▶ [Task details] Each line should be copied exactly.

▬▬▬▬▬▬▬▬▬▬

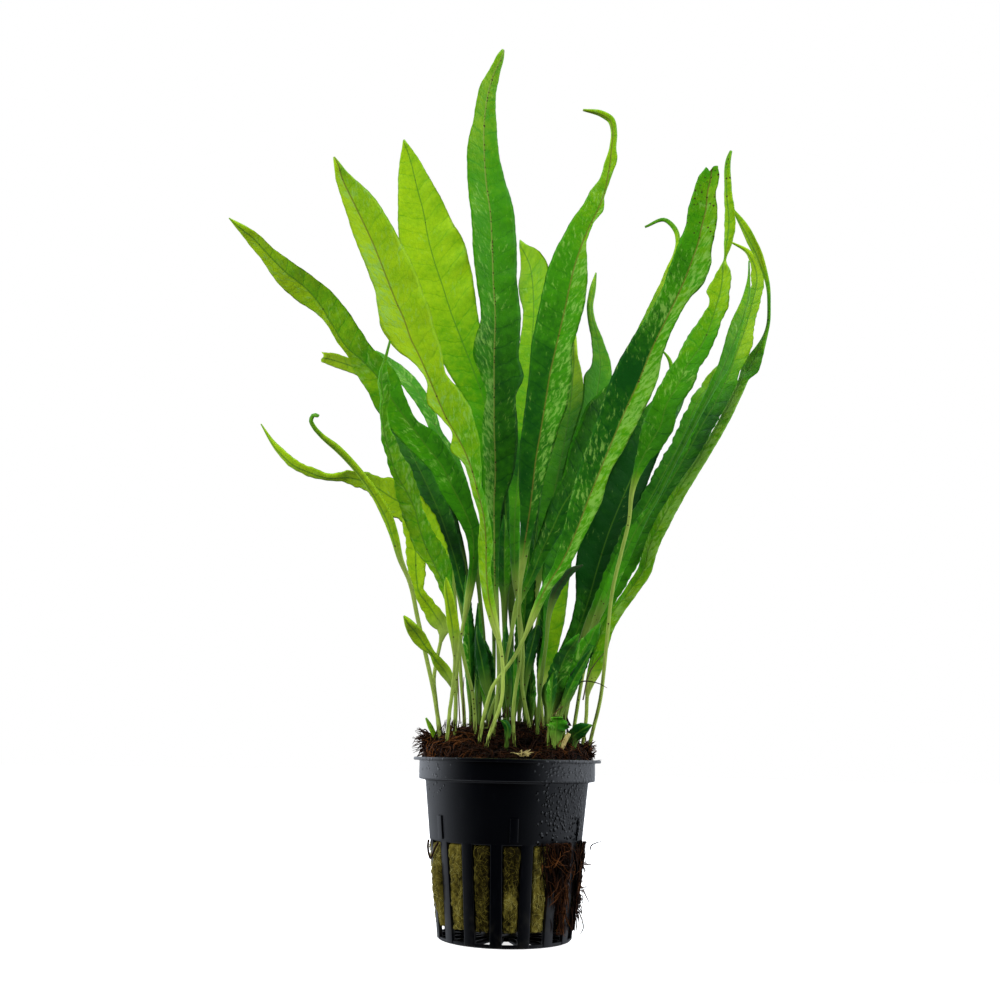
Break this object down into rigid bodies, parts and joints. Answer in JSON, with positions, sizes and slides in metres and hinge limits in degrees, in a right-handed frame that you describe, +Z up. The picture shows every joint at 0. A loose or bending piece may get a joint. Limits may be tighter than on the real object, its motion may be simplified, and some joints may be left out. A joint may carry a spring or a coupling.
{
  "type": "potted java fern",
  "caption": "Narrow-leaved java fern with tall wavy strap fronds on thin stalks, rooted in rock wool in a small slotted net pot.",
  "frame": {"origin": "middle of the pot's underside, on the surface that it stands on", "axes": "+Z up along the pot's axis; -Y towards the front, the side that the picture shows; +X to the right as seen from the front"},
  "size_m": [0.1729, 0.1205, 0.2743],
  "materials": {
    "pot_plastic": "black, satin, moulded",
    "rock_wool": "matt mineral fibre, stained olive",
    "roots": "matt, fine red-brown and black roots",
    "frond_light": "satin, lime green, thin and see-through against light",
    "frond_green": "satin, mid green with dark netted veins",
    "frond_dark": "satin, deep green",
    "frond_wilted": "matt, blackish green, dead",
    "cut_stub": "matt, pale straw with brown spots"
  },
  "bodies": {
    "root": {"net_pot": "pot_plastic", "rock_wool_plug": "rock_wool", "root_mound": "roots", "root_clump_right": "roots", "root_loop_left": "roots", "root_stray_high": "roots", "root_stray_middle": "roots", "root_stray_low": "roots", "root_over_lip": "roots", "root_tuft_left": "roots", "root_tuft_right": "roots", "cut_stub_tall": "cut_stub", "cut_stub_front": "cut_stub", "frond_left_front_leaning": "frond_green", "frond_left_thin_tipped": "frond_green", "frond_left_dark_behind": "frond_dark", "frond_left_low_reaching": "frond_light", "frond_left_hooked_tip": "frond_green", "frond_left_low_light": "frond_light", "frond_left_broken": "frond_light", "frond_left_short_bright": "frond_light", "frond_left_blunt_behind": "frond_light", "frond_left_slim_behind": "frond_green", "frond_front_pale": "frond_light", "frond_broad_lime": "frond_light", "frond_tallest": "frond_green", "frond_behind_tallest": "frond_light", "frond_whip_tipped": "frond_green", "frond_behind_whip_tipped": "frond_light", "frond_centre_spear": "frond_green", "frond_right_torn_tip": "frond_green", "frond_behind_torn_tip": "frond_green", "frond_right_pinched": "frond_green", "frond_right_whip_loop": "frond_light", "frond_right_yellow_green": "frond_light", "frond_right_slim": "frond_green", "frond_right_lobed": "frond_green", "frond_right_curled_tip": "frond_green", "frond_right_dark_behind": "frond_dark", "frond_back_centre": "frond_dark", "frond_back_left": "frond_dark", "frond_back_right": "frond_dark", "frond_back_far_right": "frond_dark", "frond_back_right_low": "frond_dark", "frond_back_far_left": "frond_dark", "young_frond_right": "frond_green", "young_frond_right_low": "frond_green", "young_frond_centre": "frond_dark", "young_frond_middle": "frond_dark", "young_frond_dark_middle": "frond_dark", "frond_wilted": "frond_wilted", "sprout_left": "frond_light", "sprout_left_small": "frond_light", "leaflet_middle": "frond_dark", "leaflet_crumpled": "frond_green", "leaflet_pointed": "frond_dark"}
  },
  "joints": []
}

▬▬▬▬▬▬▬▬▬▬

▶ [Answer to this problem]
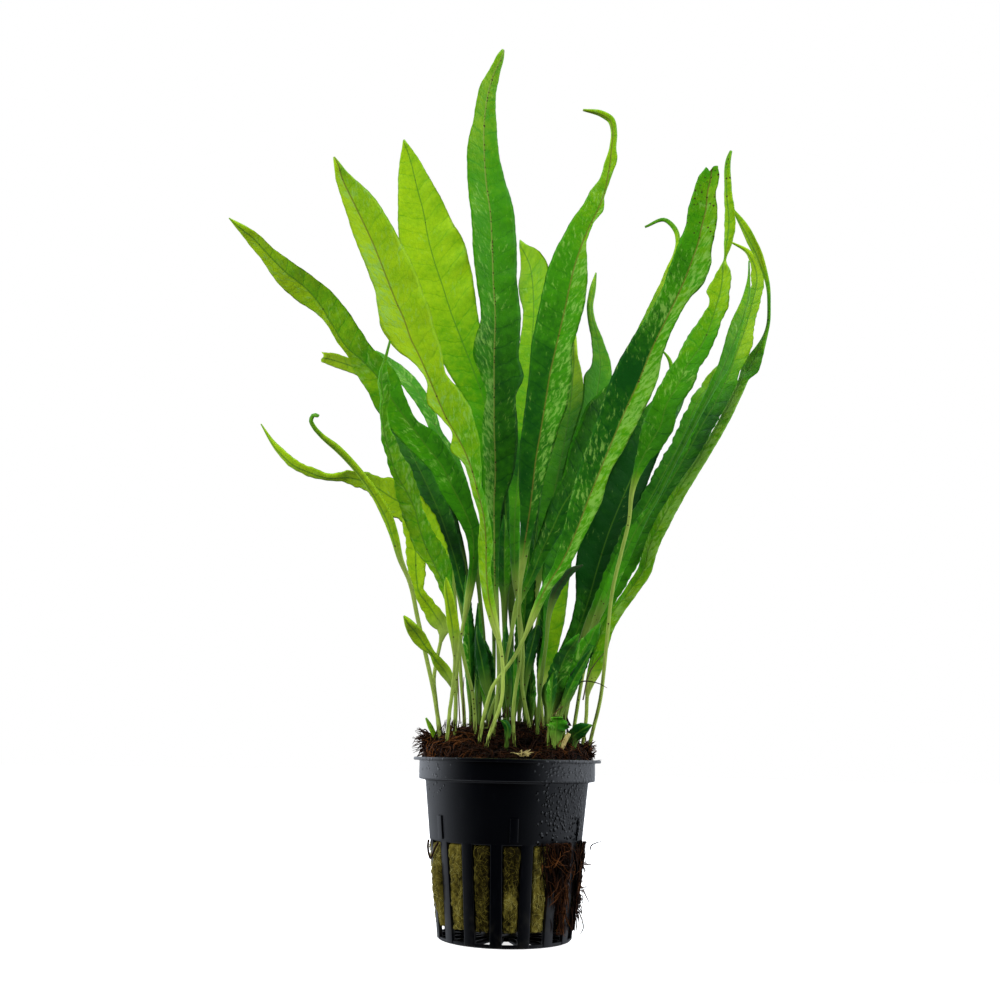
Break this object down into rigid bodies, parts and joints. Answer in JSON, with positions, sizes and slides in metres and hinge limits in degrees, in a right-handed frame that you describe, +Z up. The picture shows every joint at 0. A loose or bending piece may get a joint. Limits may be tighter than on the real object, its motion may be simplified, and some joints may be left out. A joint may carry a spring or a coupling.
{
  "type": "potted java fern",
  "caption": "Narrow-leaved java fern with tall wavy strap fronds on thin stalks, rooted in rock wool in a small slotted net pot.",
  "frame": {"origin": "middle of the pot's underside, on the surface that it stands on", "axes": "+Z up along the pot's axis; -Y towards the front, the side that the picture shows; +X to the right as seen from the front"},
  "size_m": [0.1729, 0.1205, 0.2743],
  "materials": {
    "pot_plastic": "black, satin, moulded",
    "rock_wool": "matt mineral fibre, stained olive",
    "roots": "matt, fine red-brown and black roots",
    "frond_light": "satin, lime green, thin and see-through against light",
    "frond_green": "satin, mid green with dark netted veins",
    "frond_dark": "satin, deep green",
    "frond_wilted": "matt, blackish green, dead",
    "cut_stub": "matt, pale straw with brown spots"
  },
  "bodies": {
    "root": {"net_pot": "pot_plastic", "rock_wool_plug": "rock_wool", "root_mound": "roots", "root_clump_right": "roots", "root_loop_left": "roots", "root_stray_high": "roots", "root_stray_middle": "roots", "root_stray_low": "roots", "root_over_lip": "roots", "root_tuft_left": "roots", "root_tuft_right": "roots", "cut_stub_tall": "cut_stub", "cut_stub_front": "cut_stub", "frond_left_front_leaning": "frond_green", "frond_left_thin_tipped": "frond_green", "frond_left_dark_behind": "frond_dark", "frond_left_low_reaching": "frond_light", "frond_left_hooked_tip": "frond_green", "frond_left_low_light": "frond_light", "frond_left_broken": "frond_light", "frond_left_short_bright": "frond_light", "frond_left_blunt_behind": "frond_light", "frond_left_slim_behind": "frond_green", "frond_front_pale": "frond_light", "frond_broad_lime": "frond_light", "frond_tallest": "frond_green", "frond_behind_tallest": "frond_light", "frond_whip_tipped": "frond_green", "frond_behind_whip_tipped": "frond_light", "frond_centre_spear": "frond_green", "frond_right_torn_tip": "frond_green", "frond_behind_torn_tip": "frond_green", "frond_right_pinched": "frond_green", "frond_right_whip_loop": "frond_light", "frond_right_yellow_green": "frond_light", "frond_right_slim": "frond_green", "frond_right_lobed": "frond_green", "frond_right_curled_tip": "frond_green", "frond_right_dark_behind": "frond_dark", "frond_back_centre": "frond_dark", "frond_back_left": "frond_dark", "frond_back_right": "frond_dark", "frond_back_far_right": "frond_dark", "frond_back_right_low": "frond_dark", "frond_back_far_left": "frond_dark", "young_frond_right": "frond_green", "young_frond_right_low": "frond_green", "young_frond_centre": "frond_dark", "young_frond_middle": "frond_dark", "young_frond_dark_middle": "frond_dark", "frond_wilted": "frond_wilted", "sprout_left": "frond_light", "sprout_left_small": "frond_light", "leaflet_middle": "frond_dark", "leaflet_crumpled": "frond_green", "leaflet_pointed": "frond_dark"}
  },
  "joints": []
}